* **Work to complete**: Look through the listing and locate every line containing the word "handed"; copy those lines.

* **Parts and joints as JSON**:
++++

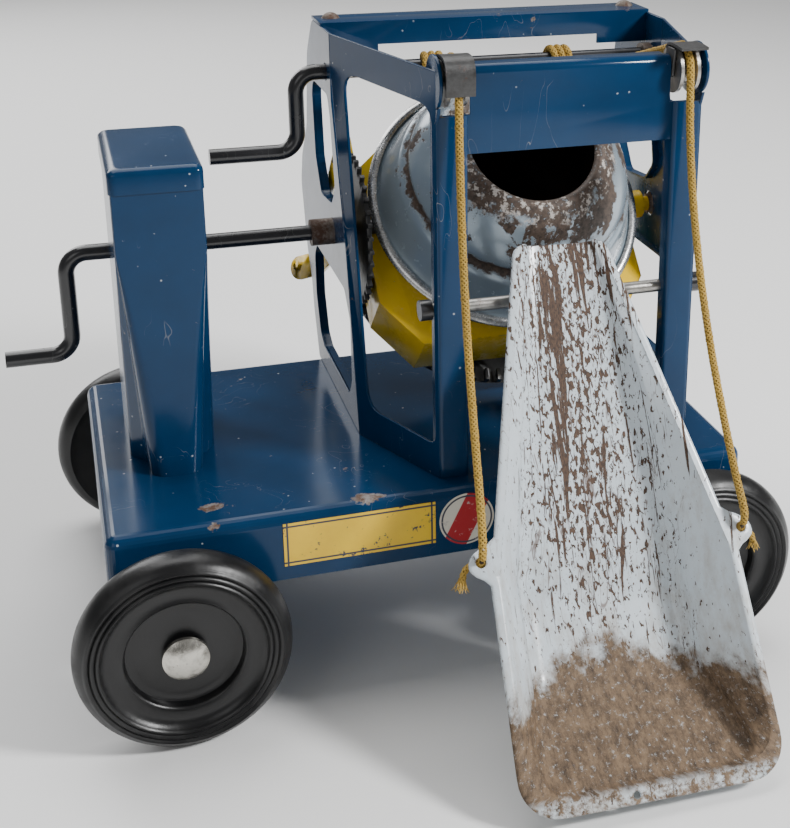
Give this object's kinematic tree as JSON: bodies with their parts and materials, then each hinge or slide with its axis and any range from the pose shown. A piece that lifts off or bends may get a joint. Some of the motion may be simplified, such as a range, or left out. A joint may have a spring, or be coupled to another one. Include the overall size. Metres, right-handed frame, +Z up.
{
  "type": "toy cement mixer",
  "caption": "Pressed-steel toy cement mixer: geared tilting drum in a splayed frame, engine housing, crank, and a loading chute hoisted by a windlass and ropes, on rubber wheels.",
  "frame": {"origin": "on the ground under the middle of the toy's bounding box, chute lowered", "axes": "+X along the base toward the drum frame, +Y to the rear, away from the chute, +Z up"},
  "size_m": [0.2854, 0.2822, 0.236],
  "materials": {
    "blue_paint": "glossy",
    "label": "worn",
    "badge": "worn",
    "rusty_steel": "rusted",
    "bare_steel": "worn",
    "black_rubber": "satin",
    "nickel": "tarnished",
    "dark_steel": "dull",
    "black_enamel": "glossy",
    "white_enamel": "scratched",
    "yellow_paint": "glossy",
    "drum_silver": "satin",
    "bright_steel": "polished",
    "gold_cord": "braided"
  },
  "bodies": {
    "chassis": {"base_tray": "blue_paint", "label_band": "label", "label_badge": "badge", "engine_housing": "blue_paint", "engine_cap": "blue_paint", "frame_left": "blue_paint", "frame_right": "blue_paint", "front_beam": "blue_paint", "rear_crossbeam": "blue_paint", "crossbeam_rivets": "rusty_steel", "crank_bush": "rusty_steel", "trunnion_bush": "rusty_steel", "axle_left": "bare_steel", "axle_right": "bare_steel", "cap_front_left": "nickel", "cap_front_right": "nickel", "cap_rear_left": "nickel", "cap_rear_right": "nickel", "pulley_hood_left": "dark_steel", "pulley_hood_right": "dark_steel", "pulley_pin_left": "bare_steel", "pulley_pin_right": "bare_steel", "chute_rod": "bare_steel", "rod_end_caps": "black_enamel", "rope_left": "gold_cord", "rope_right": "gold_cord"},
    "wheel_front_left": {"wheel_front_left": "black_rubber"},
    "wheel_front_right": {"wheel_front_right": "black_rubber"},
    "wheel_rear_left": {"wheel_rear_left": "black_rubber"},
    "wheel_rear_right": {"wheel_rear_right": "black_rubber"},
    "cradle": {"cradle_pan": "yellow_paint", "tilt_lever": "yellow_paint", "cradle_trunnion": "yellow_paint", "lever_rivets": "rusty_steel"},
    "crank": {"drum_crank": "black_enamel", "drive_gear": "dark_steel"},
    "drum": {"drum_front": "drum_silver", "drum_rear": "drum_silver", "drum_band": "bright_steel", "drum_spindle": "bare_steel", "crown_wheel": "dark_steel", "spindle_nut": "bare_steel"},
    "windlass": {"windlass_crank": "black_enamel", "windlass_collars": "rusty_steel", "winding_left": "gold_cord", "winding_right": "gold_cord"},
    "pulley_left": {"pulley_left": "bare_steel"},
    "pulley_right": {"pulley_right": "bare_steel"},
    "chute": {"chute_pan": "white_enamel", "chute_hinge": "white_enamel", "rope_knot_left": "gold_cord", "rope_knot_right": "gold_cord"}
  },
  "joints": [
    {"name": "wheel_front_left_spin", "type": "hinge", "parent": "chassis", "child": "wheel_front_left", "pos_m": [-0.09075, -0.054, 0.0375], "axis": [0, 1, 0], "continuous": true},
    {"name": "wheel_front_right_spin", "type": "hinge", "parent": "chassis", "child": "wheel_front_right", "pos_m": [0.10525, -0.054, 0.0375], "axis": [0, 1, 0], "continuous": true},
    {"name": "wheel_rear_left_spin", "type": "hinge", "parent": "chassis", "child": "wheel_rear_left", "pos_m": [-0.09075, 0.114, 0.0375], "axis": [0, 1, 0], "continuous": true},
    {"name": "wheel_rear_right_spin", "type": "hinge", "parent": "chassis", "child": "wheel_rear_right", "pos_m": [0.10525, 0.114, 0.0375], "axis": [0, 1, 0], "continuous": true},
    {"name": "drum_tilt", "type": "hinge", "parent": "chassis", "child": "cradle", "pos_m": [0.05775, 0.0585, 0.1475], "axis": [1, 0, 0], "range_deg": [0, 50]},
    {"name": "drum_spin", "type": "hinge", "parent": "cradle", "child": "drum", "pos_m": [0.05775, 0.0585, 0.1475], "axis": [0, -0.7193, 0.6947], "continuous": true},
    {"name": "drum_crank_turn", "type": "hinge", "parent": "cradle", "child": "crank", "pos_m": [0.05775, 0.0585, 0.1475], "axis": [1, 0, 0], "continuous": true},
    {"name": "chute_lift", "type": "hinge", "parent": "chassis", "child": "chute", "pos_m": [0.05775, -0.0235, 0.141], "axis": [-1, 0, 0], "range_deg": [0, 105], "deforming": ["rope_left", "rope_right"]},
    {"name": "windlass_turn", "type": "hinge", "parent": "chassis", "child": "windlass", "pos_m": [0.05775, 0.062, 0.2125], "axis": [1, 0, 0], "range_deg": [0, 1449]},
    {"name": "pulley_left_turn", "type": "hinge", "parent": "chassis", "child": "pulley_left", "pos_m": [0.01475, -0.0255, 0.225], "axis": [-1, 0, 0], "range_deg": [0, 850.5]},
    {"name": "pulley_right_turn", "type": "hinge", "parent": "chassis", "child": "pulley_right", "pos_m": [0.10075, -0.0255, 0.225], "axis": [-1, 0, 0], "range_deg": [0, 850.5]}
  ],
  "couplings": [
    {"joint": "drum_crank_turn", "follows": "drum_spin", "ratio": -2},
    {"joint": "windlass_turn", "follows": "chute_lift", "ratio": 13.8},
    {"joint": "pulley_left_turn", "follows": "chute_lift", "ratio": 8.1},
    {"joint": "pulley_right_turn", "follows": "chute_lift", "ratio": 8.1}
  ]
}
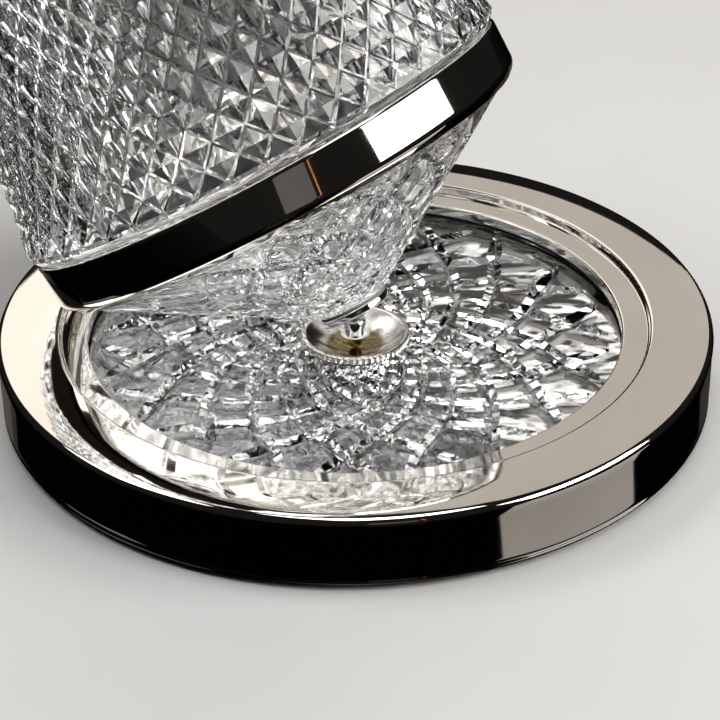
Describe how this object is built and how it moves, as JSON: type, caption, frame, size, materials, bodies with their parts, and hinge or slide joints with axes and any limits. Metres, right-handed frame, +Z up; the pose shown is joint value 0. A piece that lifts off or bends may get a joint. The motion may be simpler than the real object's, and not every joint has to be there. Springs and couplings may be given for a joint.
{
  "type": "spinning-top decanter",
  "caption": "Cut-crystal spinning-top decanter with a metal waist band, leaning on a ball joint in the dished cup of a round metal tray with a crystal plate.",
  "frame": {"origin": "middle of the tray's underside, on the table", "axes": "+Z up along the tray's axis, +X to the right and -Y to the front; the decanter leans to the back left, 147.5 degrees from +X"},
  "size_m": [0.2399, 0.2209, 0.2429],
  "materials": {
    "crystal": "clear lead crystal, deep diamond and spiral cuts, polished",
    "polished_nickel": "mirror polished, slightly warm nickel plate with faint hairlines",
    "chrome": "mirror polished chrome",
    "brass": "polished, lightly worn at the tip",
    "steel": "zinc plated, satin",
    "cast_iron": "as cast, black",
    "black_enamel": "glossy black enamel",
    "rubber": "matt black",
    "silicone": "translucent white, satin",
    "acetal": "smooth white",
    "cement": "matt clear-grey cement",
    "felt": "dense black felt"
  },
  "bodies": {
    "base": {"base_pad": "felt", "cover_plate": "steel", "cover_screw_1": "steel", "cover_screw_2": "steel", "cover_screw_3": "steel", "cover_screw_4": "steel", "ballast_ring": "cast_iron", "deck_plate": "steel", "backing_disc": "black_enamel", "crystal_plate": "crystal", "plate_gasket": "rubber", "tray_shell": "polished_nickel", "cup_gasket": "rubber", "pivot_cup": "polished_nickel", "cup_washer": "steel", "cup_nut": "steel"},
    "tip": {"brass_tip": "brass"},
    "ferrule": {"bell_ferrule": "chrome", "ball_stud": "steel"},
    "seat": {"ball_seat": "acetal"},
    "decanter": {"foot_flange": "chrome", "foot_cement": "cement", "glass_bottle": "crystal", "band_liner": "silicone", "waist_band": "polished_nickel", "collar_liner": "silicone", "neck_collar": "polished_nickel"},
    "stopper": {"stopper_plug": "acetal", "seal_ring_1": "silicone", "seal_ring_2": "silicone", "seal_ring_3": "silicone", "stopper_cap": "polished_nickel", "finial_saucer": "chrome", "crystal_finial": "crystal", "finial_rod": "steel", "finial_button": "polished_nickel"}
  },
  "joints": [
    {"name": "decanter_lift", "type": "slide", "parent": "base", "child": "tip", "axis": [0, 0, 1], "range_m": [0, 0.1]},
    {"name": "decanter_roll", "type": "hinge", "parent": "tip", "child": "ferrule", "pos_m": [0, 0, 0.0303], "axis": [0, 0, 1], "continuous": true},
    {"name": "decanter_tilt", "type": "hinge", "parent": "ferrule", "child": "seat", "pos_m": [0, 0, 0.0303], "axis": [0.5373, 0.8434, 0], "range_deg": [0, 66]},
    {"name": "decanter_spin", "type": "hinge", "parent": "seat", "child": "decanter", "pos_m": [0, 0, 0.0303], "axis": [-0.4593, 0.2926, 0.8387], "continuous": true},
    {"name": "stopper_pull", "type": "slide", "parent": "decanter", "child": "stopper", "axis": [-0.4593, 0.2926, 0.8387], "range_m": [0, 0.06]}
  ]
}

++++

* **Exercise response**:
Give this object's kinematic tree as JSON: bodies with their parts and materials, then each hinge or slide with its axis and any range from the pose shown. A piece that lifts off or bends may get a joint. Some of the motion may be simplified, such as a range, or left out. A joint may have a spring, or be coupled to another one. Include the overall size. Metres, right-handed frame, +Z up.
Describe how this object is built and how it moves, as JSON: type, caption, frame, size, materials, bodies with their parts, and hinge or slide joints with axes and any limits. Metres, right-handed frame, +Z up; the pose shown is joint value 0. A piece that lifts off or bends may get a joint. The motion may be simpler than the real object's, and not every joint has to be there. Springs and couplings may be given for a joint.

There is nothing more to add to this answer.